# Humph and the beautiful Samantha



## cw955 (Apr 8, 2003)

At the end of I'm Sorry I Haven't a Clue the late Humphrey Littleton would introduce the final round with:

Samantha has to nip out now as she has promised to style her new gentleman friend's hair for him. She says she looking forward to giving him a wash and trim, before skilfully blowing him dry!

Samantha has to nip off to the National Opera where she's been giving private tuition to the singers. Having seen what she did to the baritone, the director is keen to see what she might do for a tenor!

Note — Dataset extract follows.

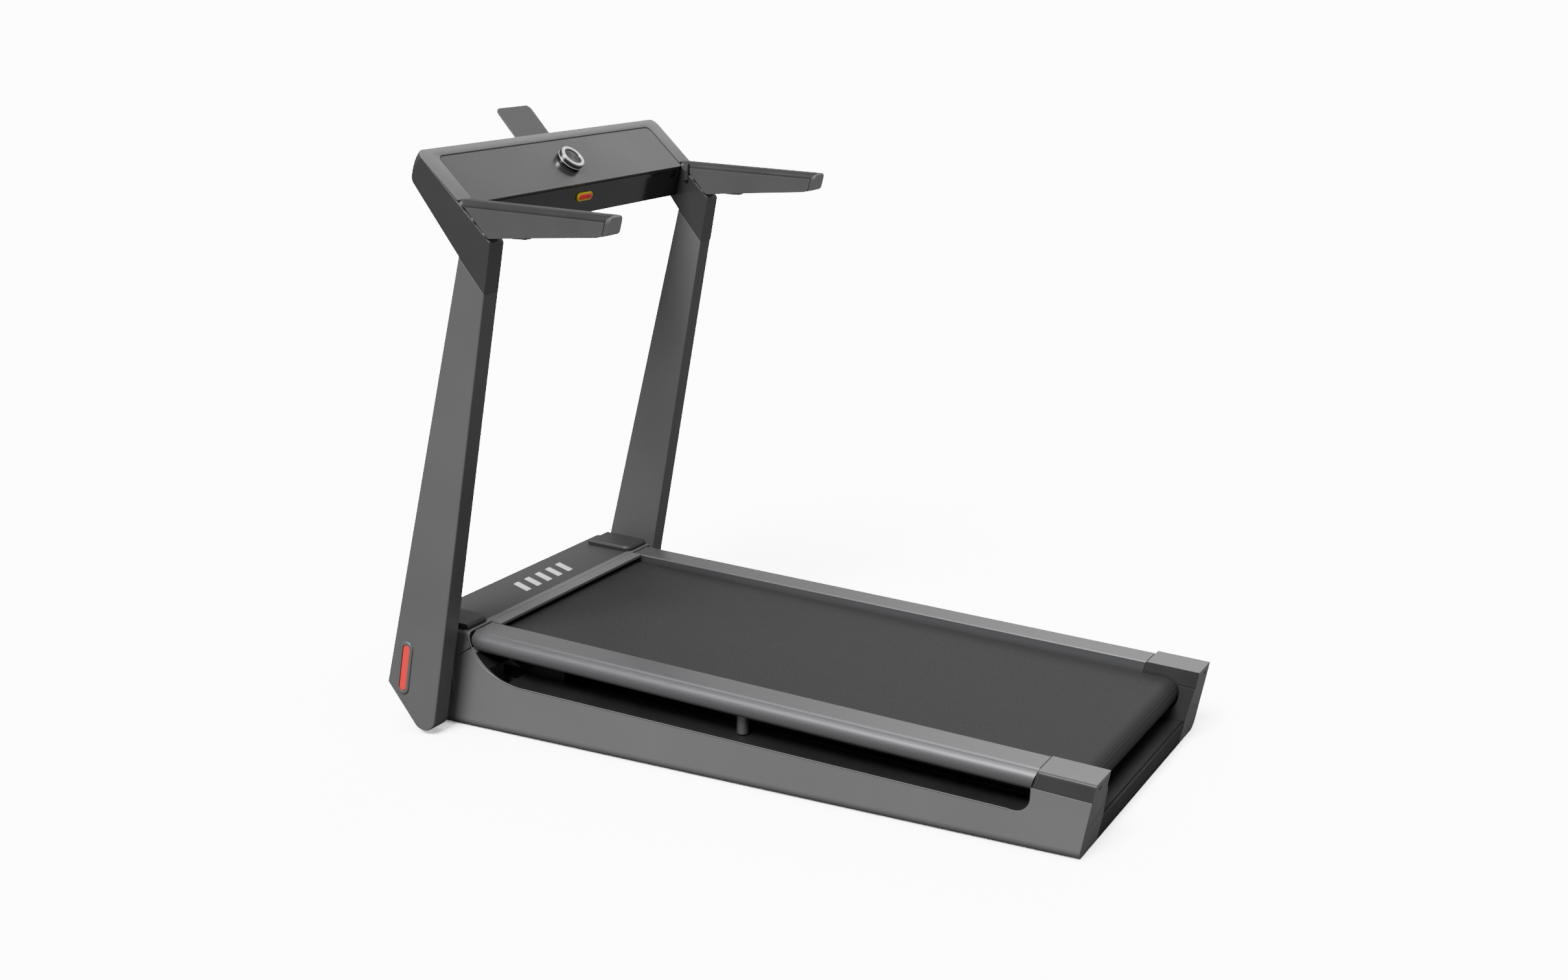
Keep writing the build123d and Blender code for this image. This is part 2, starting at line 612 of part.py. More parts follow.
with BuildPart() as tablet_rest:
    with BuildSketch(rest_plane.offset(-rest_thickness / 2)) as rest_outline:
        with Locations((0, 33.0)):
            Rectangle(2 * rest_half, 126.0)
        fillet(rest_outline.vertices().group_by(Axis.Y)[-1], 11.0)
    extrude(amount=rest_thickness)
    fillet(tablet_rest.edges().group_by(Axis.Y)[-1], 0.8)
write(tablet_rest, "tablet_rest")

with BuildPart() as console_frame:
    with BuildSketch(side_plane(-inner_half)) as console_side:
        with BuildLine():
            Polyline((console_top_y, console_top_z), (1151.3, 980.0), (1068.5, 888.0), (1055.5, 941.0), close=True)
        make_face()
        fillet(console_side.vertices().sort_by_distance((1151.3, 980.0))[0], 15.0)
    extrude(amount=2 * inner_half)
    # seats of the panel and the fascia, 3 mm deep
    with BuildSketch(panel_plane.offset(-3.0)):
        with Locations((0, -(panel_top + panel_bottom + 10.0) / 2)):
            Rectangle(2 * inner_half, panel_bottom + 10.0 - panel_top)
    extrude(amount=20.0, mode=Mode.SUBTRACT)
    with BuildSketch(fascia_plane.offset(-3.0)):
        Rectangle(2 * inner_half, 140.0)
    extrude(amount=20.0, mode=Mode.SUBTRACT)
    # inside, open at the panel and at the back
    with BuildSketch(side_plane(-inner_half + 5.0)):
        with BuildLine():
            Polyline((1128.0, 1010.0), (1140.0, 984.0), (1074.5, 909.0), (1064.5, 941.0), close=True)
        make_face()
    extrude(amount=2 * (inner_half - 5.0), mode=Mode.SUBTRACT)
    with BuildSketch(panel_plane.offset(-12.0)):
        with Locations((0, -67.0)):
            Rectangle(560.0, 70.0)
    extrude(amount=20.0, mode=Mode.SUBTRACT)
    # slot for the tablet rest
    with BuildSketch(rest_plane.offset(-rest_thickness / 2 - 0.4)):
        Rectangle(2 * rest_half + 0.8, 60.0)
    extrude(amount=rest_thickness + 0.8, mode=Mode.SUBTRACT)
    # socket of the safety key
    with BuildSketch(fascia_plane.offset(-12.0)):
        with Locations((0, -21.5)):
            SlotOverall(34.0, 8.0)
    extrude(amount=20.0, mode=Mode.SUBTRACT)
write(console_frame, "console_frame")

with BuildPart() as console_panel:
    with BuildSketch(panel_plane.offset(-2.7)) as panel_outline:
        with Locations((0, -(panel_top + gap + panel_bottom) / 2)):
            Rectangle(2 * (inner_half - gap), panel_bottom - panel_top - gap)
        fillet(panel_outline.vertices(), 7.0)
    extrude(amount=2.5)
    with BuildSketch(panel_plane.offset(-10.0)):
        with Locations((0, -knob_down)):
            Circle(5.0)
    extrude(amount=20.0, mode=Mode.SUBTRACT)
write(console_panel, "console_panel")

with BuildPart() as console_fascia:
    with BuildSketch(fascia_plane.offset(-2.6)):
        with Locations((0, -28.0)):
            Rectangle(2 * (inner_half - gap), 52.0)
    extrude(amount=2.6)
    with BuildSketch(fascia_plane.offset(-12.0)):
        with Locations((0, -21.5)):
            SlotOverall(34.0, 8.0)
    extrude(amount=20.0, mode=Mode.SUBTRACT)
write(console_fascia, "console_fascia")

with BuildPart() as console_back:
    with BuildSketch(slope_plane(1068.5, 888.0, back_angle).offset(-2.8)) as back_outline:
        with Locations((0, 60.0)):
            RectangleRounded(2 * inner_half - 24.0, 84.0, 8.0)
    extrude(amount=2.5)
write(console_back, "console_back")

# --- Control knob with a push button in its middle ---
knob_plane = Plane(
    origin=panel_plane.from_local_coords((0, -knob_down, 0)),
    x_dir=(1, 0, 0),
    z_dir=panel_plane.z_dir,
)
with BuildPart() as control_knob:
    for height, radius, depth in ((0.3, 20.5, 3.2), (3.5, knob_radius, 9.5)):
        with BuildSketch(knob_plane.offset(height)):
            Circle(radius)
        extrude(amount=depth)
    fillet(control_knob.faces().sort_by(Axis.Z)[-1].outer_wire().edges(), 1.0)
    with BuildSketch(knob_plane.offset(4.0)):
        Circle(17.0)
    extrude(amount=20.0, mode=Mode.SUBTRACT)
    with BuildSketch(knob_plane):
        Circle(4.0)
    extrude(amount=20.0, mode=Mode.SUBTRACT)
write(control_knob, "control_knob")

with BuildPart() as knob_button:
    with BuildSketch(knob_plane.offset(5.4)):
        Circle(16.7)
    extrude(amount=6.6)
    with BuildSketch(knob_plane.offset(-6.0)):
        Circle(3.8)
    extrude(amount=11.4)
write(knob_button, "knob_button")

with BuildPart() as safety_key:
    with BuildSketch(fascia_plane.offset(0.3)):
        with Locations((0, -21.5)):
            SlotOverall(46.0, 15.0)
    extrude(amount=3.2)
    chamfer(safety_key.edges().group_by(Axis.Y)[0], 0.6)
    with BuildSketch(fascia_plane.offset(-8.0)):
        with Locations((0, -21.5)):
            SlotOverall(33.4, 7.4)
    extrude(amount=9.0)
write(safety_key, "safety_key")

# --- Handrails, their end caps and the latch plates under them ---
rail_top_front, rail_top_rear = (1056.5, 951.9), (769.2, 940.8)
seam_upper, seam_lower, rail_low = (776.2, 933.6), (783.6, 907.6), (792.0, 905.6)
with BuildPart() as handrail:
    with BuildSketch(side_plane(rail_inner_x)) as handrail_side:
        with BuildLine():
            Polyline(rail_top_front, rail_top_rear, seam_upper, (780.6, 916.0), seam_lower, rail_low,
                     (1000.0, 892.3), (1003.6, 893.4), close=True)
        make_face()
    extrude(amount=upright_outer - rail_inner_x)
    top_face = handrail.faces().sort_by(Axis.Z)[-1]
    fillet(top_face.edges().filter_by(lambda e: e.length > 200.0), 12.0)
    # eye of the hinge
    with BuildSketch(Plane.XY.offset(910.0)):
        with Locations((hinge_x, rear_y + hinge_y)):
            Circle(7.5)
    extrude(amount=37.4, mode=Mode.SUBTRACT)
    with BuildSketch(Plane.XY.offset(936.4)):
        with Locations((hinge_x, rear_y + hinge_y)):
            Circle(5.0)
        with Locations((hinge_x + 5.0, rear_y + hinge_y)):
            Rectangle(10.0, 6.0)
    extrude(amount=11.0)
    with BuildSketch(Plane.XY.offset(930.0)):
        with Locations((hinge_x, rear_y + hinge_y)):
            Circle(2.0 + fit)
    extrude(amount=30.0, mode=Mode.SUBTRACT)
    # pocket of the latch
    block(934.0, 964.0, 880.0, 904.0, 333.0, 350.0, Mode.SUBTRACT)
write_both_sides(handrail, "handrail")

with BuildPart() as handrail_cap:
    with BuildSketch(side_plane(rail_inner_x + 0.4)) as cap_side:
        with BuildLine():
            Polyline((768.4, 940.6), (775.4, 933.4), (779.8, 915.8), (782.6, 907.6), (776.0, 908.8), (772.4, 912.4),
                     (765.4, 937.4), (766.0, 940.6), close=True)
        make_face()
    extrude(amount=upright_outer - rail_inner_x - 0.8)
    with BuildSketch(Plane.XZ.offset(-rear_y - 740.0)) as cap_end:
        with Locations(((rail_inner_x + upright_outer) / 2, 915.6)):
            Rectangle(upright_outer - rail_inner_x - 0.8, 50.0)
        fillet(cap_end.vertices().group_by(Axis.Y)[-1], 11.6)
    extrude(cap_end.sketch, amount=-60.0, mode=Mode.INTERSECT)
write_both_sides(handrail_cap, "handrail_cap")

with BuildPart() as handrail_latch:
    block(934.6, 963.4, 892.6, 900.6, 333.6, 349.4)
    chamfer(handrail_latch.edges().group_by(Axis.Z)[0], 1.0)
write_both_sides(handrail_latch, "handrail_latch")

with BuildPart() as handrail_pin:
    with BuildSketch(Plane.XY.offset(922.0)):
        with Locations((hinge_x, rear_y + hinge_y)):
            Circle(2.0)
    extrude(amount=25.0)
write_pair(handrail_pin, "handrail_pins")
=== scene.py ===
import json
import math

import bpy
from mathutils import Matrix, Vector


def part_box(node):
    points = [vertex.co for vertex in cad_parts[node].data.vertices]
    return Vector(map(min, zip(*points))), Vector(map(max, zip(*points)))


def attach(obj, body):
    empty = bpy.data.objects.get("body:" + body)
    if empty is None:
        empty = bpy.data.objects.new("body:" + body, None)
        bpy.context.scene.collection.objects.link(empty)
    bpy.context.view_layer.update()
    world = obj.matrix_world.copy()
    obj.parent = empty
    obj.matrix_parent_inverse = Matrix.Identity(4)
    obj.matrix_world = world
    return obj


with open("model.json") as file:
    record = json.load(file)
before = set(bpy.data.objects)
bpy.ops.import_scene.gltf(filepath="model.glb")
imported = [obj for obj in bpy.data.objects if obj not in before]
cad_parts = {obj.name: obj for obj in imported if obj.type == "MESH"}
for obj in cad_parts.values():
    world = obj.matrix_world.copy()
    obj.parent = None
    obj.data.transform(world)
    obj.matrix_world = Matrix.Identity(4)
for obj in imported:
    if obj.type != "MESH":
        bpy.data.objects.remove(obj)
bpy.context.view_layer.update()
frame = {"nodes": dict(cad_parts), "record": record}
nodes = frame["nodes"]
print("frame loaded:", len(nodes), "nodes")

mm = 0.001
sides = ((-1, "left"), (1, "right"))


def linearColor(hexCode):
    channels = [int(hexCode[i:i + 2], 16) / 255 for i in (1, 3, 5)]
    return [c / 12.92 if c <= 0.04045 else ((c + 0.055) / 1.055) ** 2.4 for c in channels] + [1.0]


def addNode(tree, kind, settings, inputs):
    node = tree.nodes.new("ShaderNode" + kind)
    for key, value in settings.items():
        setattr(node, key, value)
    for key, value in inputs.items():
        if isinstance(value, bpy.types.NodeSocket):
            tree.links.new(value, node.inputs[key])
        else:
            node.inputs[key].default_value = value
    return node


def perMetre(sizeMm):
    return 1000.0 / sizeMm        # how many pattern features fit in a metre


def waveScale(sizeMm):
    return math.pi / 10 * perMetre(sizeMm)        # a wave texture repeats every pi / 10 of its scale


def startMaterial(name):
    material = bpy.data.materials.new(name)
    material.use_nodes = True
    tree = material.node_tree
    tree.nodes.clear()
    coords = addNode(tree, "TexCoord", {}, {})
    return material, tree, coords.outputs["Object"]


def finishMaterial(tree, sockets):
    shader = addNode(tree, "BsdfPrincipled", {}, sockets)
    addNode(tree, "OutputMaterial", {}, {"Surface": shader.outputs[0]})


def mixedTone(tree, factor, dark, light):
    tone = addNode(tree, "Mix", {"data_type": "RGBA"},
                   {0: factor, 6: linearColor(dark), 7: linearColor(light)})
    return tone.outputs[2]


def spread(tree, value, low, high):
    # brings the middle part of a noise to the range from low to high
    ranged = addNode(tree, "MapRange", {},
                     {"Value": value, "From Min": 0.3, "From Max": 0.7, "To Min": low, "To Max": high})
    return ranged.outputs[0]


def wearAndHighlightEdges(tree, color, edgeHex, radiusMm, amount):
    # corners made lighter where the rounded normal leaves the flat one: partly rubbed wear, partly a
    # painted highlight on the edges
    soft = addNode(tree, "Bevel", {"samples": 4}, {"Radius": radiusMm * mm})
    flat = addNode(tree, "NewGeometry", {}, {})
    match = addNode(tree, "VectorMath", {"operation": "DOT_PRODUCT"},
                    {0: soft.outputs[0], 1: flat.outputs["Normal"]})
    mask = addNode(tree, "MapRange", {"clamp": True},
                   {"Value": match.outputs["Value"], "From Min": 0.995, "From Max": 0.8,
                    "To Min": 0.0, "To Max": amount})
    wearAndHighlight = addNode(tree, "Mix", {"data_type": "RGBA"},
                   {0: mask.outputs[0], 6: color, 7: linearColor(edgeHex)})
    return wearAndHighlight.outputs[2], soft.outputs[0]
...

Samantha does a few chores for an elderly gentleman who lives nearby. She shows him how to use the washing machine and then prunes his fruit trees. Later he'll hang out his pyjamas as he watches her beaver away up a ladder!

After tasting the meat pies, Samantha said she liked Mr Dewhurst's beef in ale; although she preferred his tongue in cider!

Samantha's just started keeping bees and already has three dozen or so. She says she's got an expert handler coming round to give her a demonstration. He'll carefully take out her 38 bees and soon have them flying around his head!

Samantha has to go now as she's off to meet her Italian gentleman friend who's taking her out for an ice cream. She says she likes to spend an evening licking the nuts off a large Neapolitan!

Samantha has to nip off to a Welsh Conservative Association dinner for their most senior MP whose name is said to be impossible to pronounce. She's certainly found the longest standing Welsh member a bit of a mouthful!

Samantha has to pop out now as she is off to meet her gentleman friend who is helping her restore some old furniture. She's just purchased an old chest of drawers which has suffered from having some candles on it. She's looking forward to stripping her tallboy while he scrapes off varnish and wax next to her!

Samantha has to nip off now to meet her cheese maker gentleman friend. He has promised to show her how to put a blue vein into a Caerphilly.


----------



## John-H (Jul 13, 2005)

I do miss Humphrey Littleton. I wonder if Jack Dee will handle Samantha in the same way to keep the team's points up.


----------